Beosound Theatre uses a new Bass Management system that is an optimised version of the one described above, with safeguards built-in to address the disadvantages. To start, the two low-frequency output channels from the bass management system are distributed to all loudspeakers in the system that are currently being used.
However, in order to ensure that the loudspeakers don’t cancel each other, the Beosound Theatre has Phase Compensation filters that are applied to each individual output channel (up to a maximum of 7 internal outputs and 16 external loudspeakers) to ensure that they work together instead against each other when reproducing the bass content. This is possible because we have measured the frequency-dependent phase responses of all B&O loudspeakers going as far back in time as the Beolab Penta, and created a custom filter for each model. The appropriate filters are chosen and applied to each individual outputs accordingly.

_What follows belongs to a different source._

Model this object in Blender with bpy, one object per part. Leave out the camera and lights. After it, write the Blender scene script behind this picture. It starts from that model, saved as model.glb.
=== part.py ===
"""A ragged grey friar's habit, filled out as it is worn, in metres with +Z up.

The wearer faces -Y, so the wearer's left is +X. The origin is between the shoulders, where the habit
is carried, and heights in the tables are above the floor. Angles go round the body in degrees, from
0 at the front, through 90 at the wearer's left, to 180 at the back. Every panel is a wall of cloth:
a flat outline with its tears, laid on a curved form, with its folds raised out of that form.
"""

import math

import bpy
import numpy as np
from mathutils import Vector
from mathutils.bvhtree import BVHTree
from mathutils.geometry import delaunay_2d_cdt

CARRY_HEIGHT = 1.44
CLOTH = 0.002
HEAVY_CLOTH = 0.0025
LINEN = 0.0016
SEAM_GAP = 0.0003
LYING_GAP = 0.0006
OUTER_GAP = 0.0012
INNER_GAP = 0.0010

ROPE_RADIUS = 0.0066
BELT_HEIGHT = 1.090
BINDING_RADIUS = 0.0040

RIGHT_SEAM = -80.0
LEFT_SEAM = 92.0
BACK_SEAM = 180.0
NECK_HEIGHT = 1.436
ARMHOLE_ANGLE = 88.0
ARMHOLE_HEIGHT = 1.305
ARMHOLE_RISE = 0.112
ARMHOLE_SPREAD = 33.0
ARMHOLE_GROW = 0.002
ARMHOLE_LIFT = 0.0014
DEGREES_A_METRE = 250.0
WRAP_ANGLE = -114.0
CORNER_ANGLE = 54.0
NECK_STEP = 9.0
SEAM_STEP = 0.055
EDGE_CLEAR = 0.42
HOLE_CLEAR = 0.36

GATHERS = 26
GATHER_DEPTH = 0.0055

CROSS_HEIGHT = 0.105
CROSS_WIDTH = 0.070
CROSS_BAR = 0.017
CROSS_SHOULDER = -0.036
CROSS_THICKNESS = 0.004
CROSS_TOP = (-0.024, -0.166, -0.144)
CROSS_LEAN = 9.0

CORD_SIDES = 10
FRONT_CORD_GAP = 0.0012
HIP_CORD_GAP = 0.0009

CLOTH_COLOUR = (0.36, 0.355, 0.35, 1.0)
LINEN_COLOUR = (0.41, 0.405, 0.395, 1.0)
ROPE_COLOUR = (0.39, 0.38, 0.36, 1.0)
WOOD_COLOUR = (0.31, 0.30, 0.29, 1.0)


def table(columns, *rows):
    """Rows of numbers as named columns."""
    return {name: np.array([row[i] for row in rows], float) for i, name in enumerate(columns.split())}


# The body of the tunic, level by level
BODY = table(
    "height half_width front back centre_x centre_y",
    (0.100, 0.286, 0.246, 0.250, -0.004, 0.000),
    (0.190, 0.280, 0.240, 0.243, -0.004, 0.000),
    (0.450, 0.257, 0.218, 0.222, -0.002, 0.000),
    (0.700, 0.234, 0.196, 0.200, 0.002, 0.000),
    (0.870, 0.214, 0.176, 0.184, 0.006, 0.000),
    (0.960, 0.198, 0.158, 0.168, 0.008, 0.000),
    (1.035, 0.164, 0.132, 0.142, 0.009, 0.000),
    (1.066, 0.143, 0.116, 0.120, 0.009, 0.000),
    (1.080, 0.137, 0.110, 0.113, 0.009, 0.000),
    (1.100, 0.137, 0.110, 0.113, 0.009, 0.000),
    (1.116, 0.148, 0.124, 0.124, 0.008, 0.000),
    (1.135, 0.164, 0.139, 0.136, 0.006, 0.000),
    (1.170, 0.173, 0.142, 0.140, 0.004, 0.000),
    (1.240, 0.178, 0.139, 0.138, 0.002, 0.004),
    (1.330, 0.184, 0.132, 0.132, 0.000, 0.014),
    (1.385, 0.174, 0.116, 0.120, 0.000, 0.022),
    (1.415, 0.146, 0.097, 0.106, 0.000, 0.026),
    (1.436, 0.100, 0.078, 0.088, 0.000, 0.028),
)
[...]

Secondly, we also know the maximum bass capability of each loudspeaker. Consequently, when you choose the loudspeakers in the setup menus of the Beosound Theatre, the appropriate Bass Management Re-direction levels are calculated to ensure that, for bass-heavy signals at high listening levels, all loudspeakers reach their maximum possible output simultaneously. This means that the overall balance of the entire system, both spatially and timbrally, does not change.
The total result is that, when you have external loudspeakers connected to the Beosound Theatre, you are ensured the maximum possible performance from your system, not only in terms of total output level, but also temporal control of your listening room.